After learning that the account had been opened in Ms. Woods'
name, Mr. Thompson repeatedly contacted Capital One, asking for
its help in recovering his funds. Mr. Thompson also
unsuccessfully attempted to contact Ms. Woods. The funds have not
been returned to Mr. Thompson.
In his amended complaint, Mr. Thompson alleges that Capital One
engaged in conversion by fraud, pursuant to § 3-419 of the
Uniform Commercial Code ("UCC") (Count I), and was negligent in
its acceptance of the cashier's check from Ms. Woods (Count II).
Capital One moves to dismiss the complaint. I grant that motion,
for the reasons stated below.
Count I alleges that Capital One engaged in conversion by
fraud, pursuant to UCC § 3-419. Mr. Thompson alleges that Ms.
Woods was not authorized to open an account in her own name; that
she was not authorized to endorse checks on behalf of Mr.
Thompson or his company; that Mr. Thompson did not endorse the
cashier's check; and that Capital One did not verify the
endorsement of the check with Mr. Thompson. Capital One argues
that Count I must be dismissed, as Mr. Thompson has failed to
plead it with the required specificity. Allegations of fraud must
be plead with specificity, pursuant to Fed.R.Civ.P. 9(b).
Uni*Quality, Inc. v. Infotronx, Inc., 974 F.2d 918, 923
(7th Cir. 1992). The plaintiff must allege "the identity of
the person making the misrepresentation, the time, place, and content of the misrepresentation, and the method by
which the misrepresentation was communicated to the plaintiff."
Id. There is no misrepresentation alleged here. Reading Mr.
Thompson's amended complaint liberally, the only potential
misrepresentation might be if Ms. Woods had purported to endorse
the cashier's check in Mr. Thompson's name. But Mr. Thompson does
not so allege, and even if he had, it would not be a
misrepresentation by Capital One and would not support this
claim. Mr. Thompson in no way alleges fraudulent behavior on the
part of Capital One, let alone with the specificity required by
Mr. Thompson argues that he has properly alleged the elements
for a claim of conversion, under UCC § 3-420. To state a claim
for conversion, the plaintiff must allege "(1) that [he] owned,
held an interest in, or had the right to possess a negotiable
instrument; (2) that someone forged or without authority placed
the plaintiff's endorsement on the instrument; and (3) that the
defendant financial institution negotiated the check without
[plaintiff's] authorization." Rodrigue v. Olin Employees Credit
Union, Nos. 03-C-2470, 03-C-2607, 2005 WL 949061 (7th Cir.

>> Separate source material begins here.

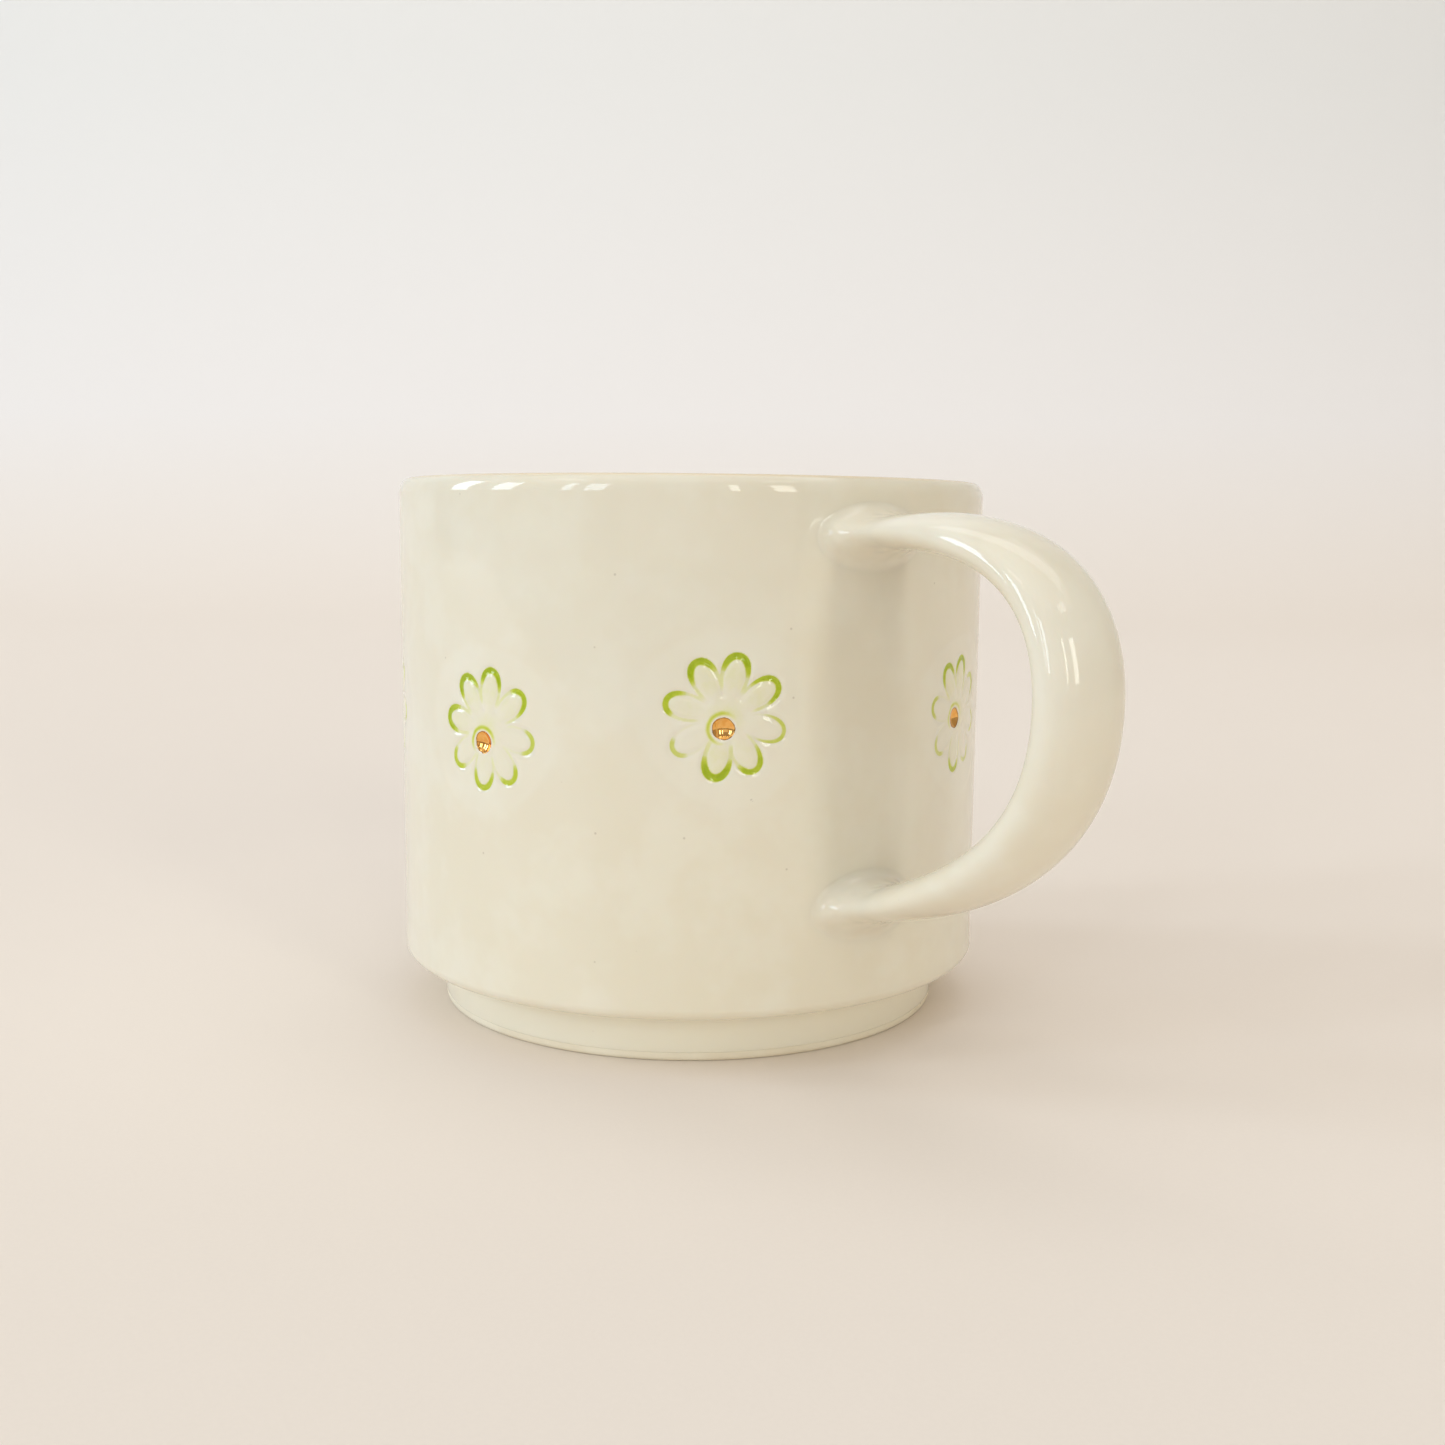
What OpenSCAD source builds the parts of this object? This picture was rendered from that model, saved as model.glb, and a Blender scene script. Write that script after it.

Apr. 19, 2005). Mr. Thompson has not done so. While he alleges
that Ms. Woods was not authorized to endorse the cashier's check,
he does not allege that she actually did so. Additionally, the
check was a cashier's check, made payable to Capital One, and so
required no endorsement from Ms. Woods for negotiation. Mr.
Thompson has not pleaded the required elements of his claim. Capital One's motion to dismiss
Count I is granted.
Count II alleges that Capital One was negligent in accepting
the cashier's check and later sending funds to Ms. Woods. To
state a claim for negligence, the plaintiff must allege (1) a
duty running from the defendant to him, (2) a breach of that
duty, and (3) damages resulting from that breach. See, e.g.,
Ziemba v. Mierzwa, 566 N.E.2d 1365, 1366 (Ill. 1991). Mr.
Thompson alleges that Capital One owed him a fiduciary duty, and
breached that duty to his detriment. Mr. Thompson later argues
that even if Capital One did not have a fiduciary duty toward
him, it at the least had a duty of care towards him as a
depositor. Capital One had no duty to Mr. Thompson. First, no
fiduciary duty exists between a bank and its depositor. Obras
Civiles, S.A. v. ADM Securities, Inc. 32 F. Supp. 2d 1018, 1024
(N.D. Ill. 1999) (Gettleman, J.). Second, even if a bank does owe
its depositors a general duty of care, Mr. Thompson makes no
allegation that he was a depositor or otherwise a customer of
Capital One. Indeed, Mr. Thompson's allegations claim that he was
wronged in that Ms. Woods did not open an account in his name,
as instructed. Without a duty, there can be no negligence.
Capital One's motion to dismiss Count II is granted.